Thanks a lot.:) - Nov 21st 2006, 05:02 AMtopsquark
Factor by grouping: (Typically if you are asked to factor a cubic it will be a variation of this method.)

$\displaystyle (x^3 + 2x^2) - (9x + 18)$

$\displaystyle x^2(x + 2) - 9(x + 2)$

$\displaystyle (x^2 - 9)(x + 2)$

Now note that $\displaystyle x^2 - 9$ factors:

So we get:

$\displaystyle (x + 3)(x - 3)(x + 2)$

So if we have $\displaystyle f(x) = x^3+2x^2-9x-18 = 0$

Then

$\displaystyle (x + 3)(x - 3)(x + 2) = 0$

So x = -3, -2, or 3.

-Dan - Nov 21st 2006, 05:44 AMputnam120
also if you do not know how to factor that well you could try and find one root, with the rational root theorem.

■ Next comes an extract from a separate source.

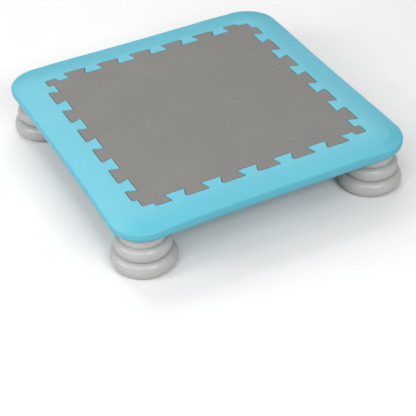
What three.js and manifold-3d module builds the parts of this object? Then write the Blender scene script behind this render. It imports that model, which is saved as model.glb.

lets say that u have $\displaystyle f(x)=a_nx^n+a_{n-1}x^{n-1}+\dots+a_1x+a_0$ now since this has a root lets call it $\displaystyle r$ we then have

$\displaystyle f(x)=(x-r)Q(x)$

where $\displaystyle Q(x)=y_nx^{n-1}+y{n-1}x^{n-1}+\dots+y_2x+y_1$. as you notice the degree of Q is one less than that of f.